Arising from this protracted legal tussle, the BPE recently sent a memo to the Vice President, Prof Yemi Osinbajo, to invite the parties with a view to reconciling them. Several mediatory meetings have been held, some at the Ministerial level to explore both administrative and political approaches to resolving this impasse to enable ALSCON realize and optimize its potentials to the benefit of the nation, to no avail.
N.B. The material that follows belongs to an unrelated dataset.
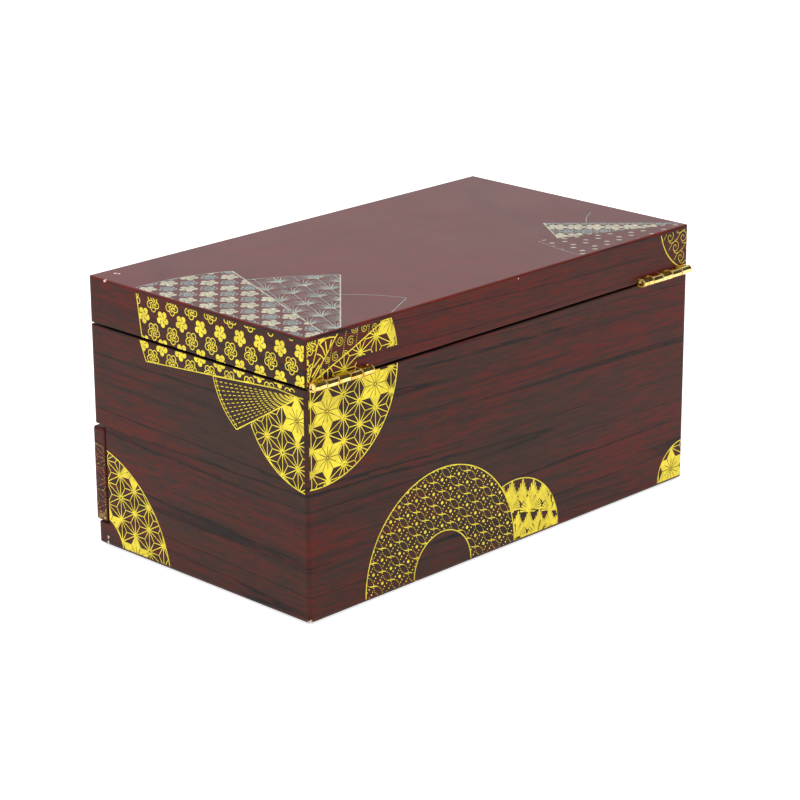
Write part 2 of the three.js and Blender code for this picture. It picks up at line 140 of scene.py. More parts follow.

At the meeting of the National Council on Privatization (NCP) held in August, 2017, Council approved an out of court settlement to resolve the lingering dispute between the FGN, BFIG AND UC Rusal through mediation with the active collaboration of Ministry of Mines and Steel Development. Subsequently, BPE provided the SPA to BFIG for execution in compliance with the order of the Supreme Court and asked BFIG to provide a Business Plan as required in the SPA and to execute the SPA within a period of seven days as contained in the judgment of the Supreme Court. Again, BFIG failed to execute the SPA as ordered by the Supreme Court and could not meet the terms of the transaction by closed of business on Tuesday, 3rd October 2017 (thus making it the 3rd time the company has failed to meet terms of this transaction) thus indicating lack of good faith to resolve the impasse.
Accordingly, the Ministry apprised the Presidency of this development and got the President’s approval, to go ahead with the decision of the National Council on Privatisation.